* _Exercise_: Write out the whole listing again, exactly as given.
## START
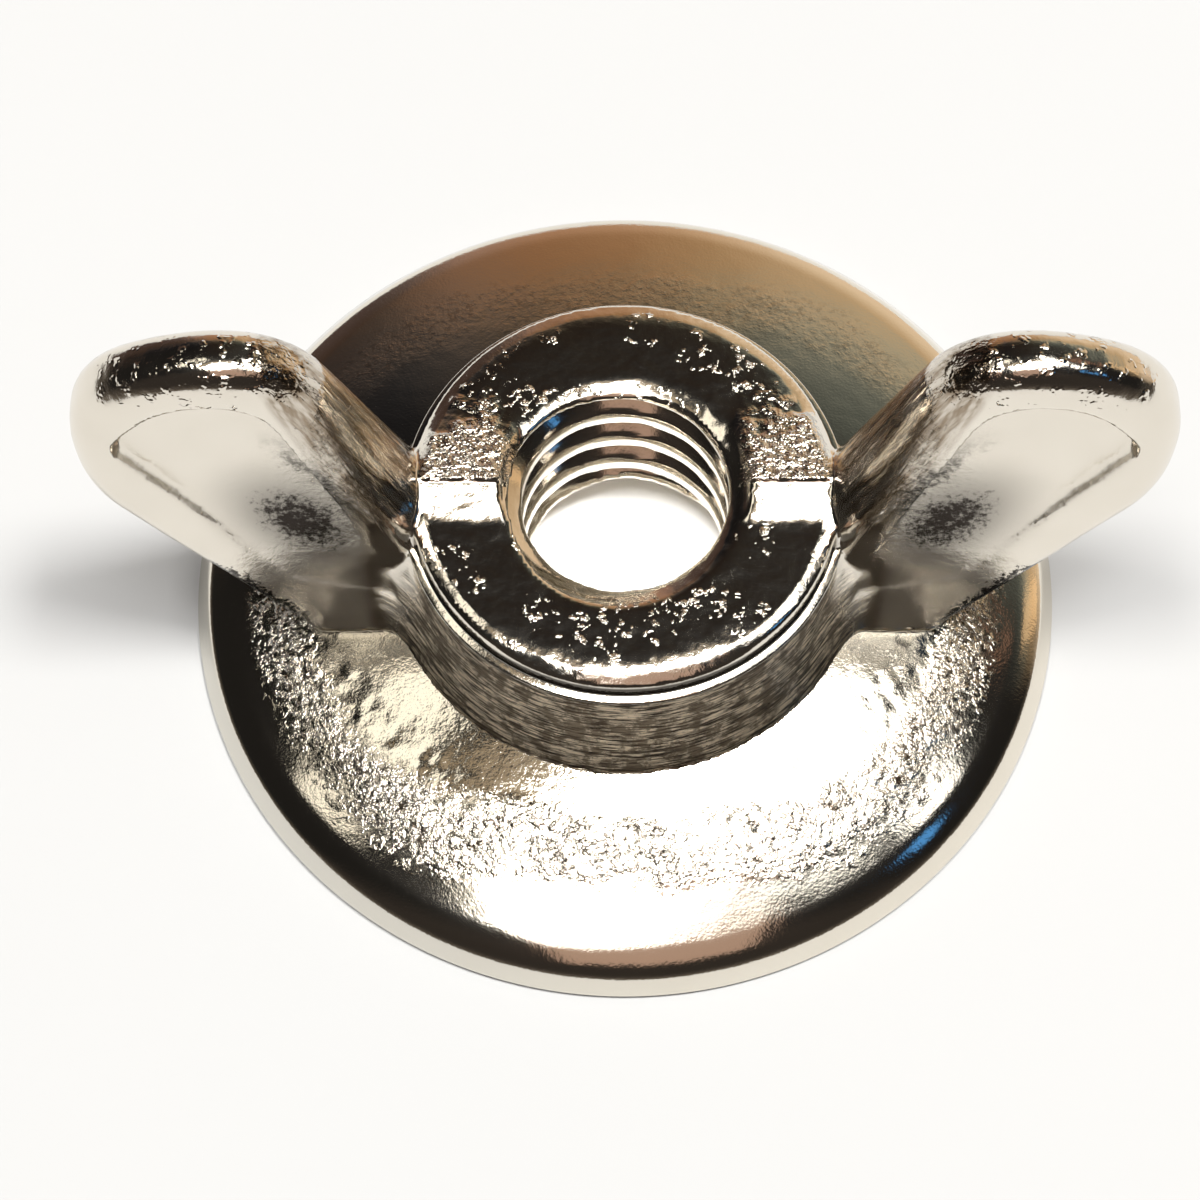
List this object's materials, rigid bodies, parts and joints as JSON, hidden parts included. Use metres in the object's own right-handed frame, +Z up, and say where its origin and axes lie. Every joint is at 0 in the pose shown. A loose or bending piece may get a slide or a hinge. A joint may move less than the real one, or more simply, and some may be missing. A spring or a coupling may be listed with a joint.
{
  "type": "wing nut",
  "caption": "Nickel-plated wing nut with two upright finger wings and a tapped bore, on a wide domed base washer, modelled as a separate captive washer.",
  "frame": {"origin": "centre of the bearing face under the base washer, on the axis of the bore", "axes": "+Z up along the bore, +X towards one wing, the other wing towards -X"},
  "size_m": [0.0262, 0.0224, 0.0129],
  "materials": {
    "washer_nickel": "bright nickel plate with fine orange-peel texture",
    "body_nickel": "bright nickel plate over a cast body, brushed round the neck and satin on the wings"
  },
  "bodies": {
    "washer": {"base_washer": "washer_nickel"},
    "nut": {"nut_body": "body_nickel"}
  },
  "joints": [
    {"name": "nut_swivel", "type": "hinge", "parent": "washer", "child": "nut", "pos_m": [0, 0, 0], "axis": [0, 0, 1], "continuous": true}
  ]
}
## END
* _The completed task_:
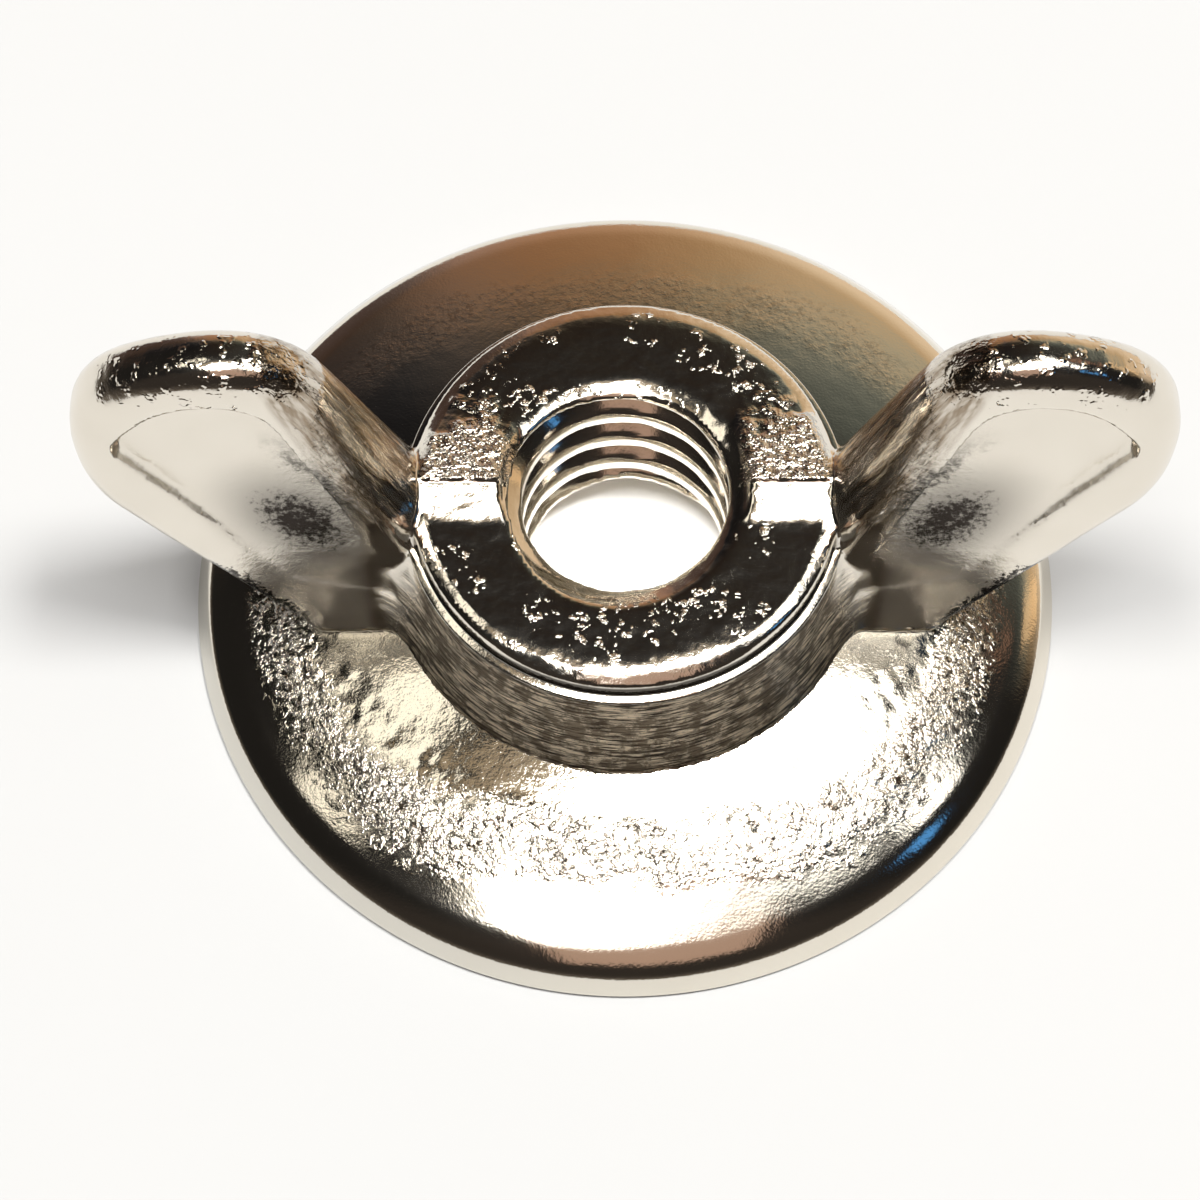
List this object's materials, rigid bodies, parts and joints as JSON, hidden parts included. Use metres in the object's own right-handed frame, +Z up, and say where its origin and axes lie. Every joint is at 0 in the pose shown. A loose or bending piece may get a slide or a hinge. A joint may move less than the real one, or more simply, and some may be missing. A spring or a coupling may be listed with a joint.
{
  "type": "wing nut",
  "caption": "Nickel-plated wing nut with two upright finger wings and a tapped bore, on a wide domed base washer, modelled as a separate captive washer.",
  "frame": {"origin": "centre of the bearing face under the base washer, on the axis of the bore", "axes": "+Z up along the bore, +X towards one wing, the other wing towards -X"},
  "size_m": [0.0262, 0.0224, 0.0129],
  "materials": {
    "washer_nickel": "bright nickel plate with fine orange-peel texture",
    "body_nickel": "bright nickel plate over a cast body, brushed round the neck and satin on the wings"
  },
  "bodies": {
    "washer": {"base_washer": "washer_nickel"},
    "nut": {"nut_body": "body_nickel"}
  },
  "joints": [
    {"name": "nut_swivel", "type": "hinge", "parent": "washer", "child": "nut", "pos_m": [0, 0, 0], "axis": [0, 0, 1], "continuous": true}
  ]
}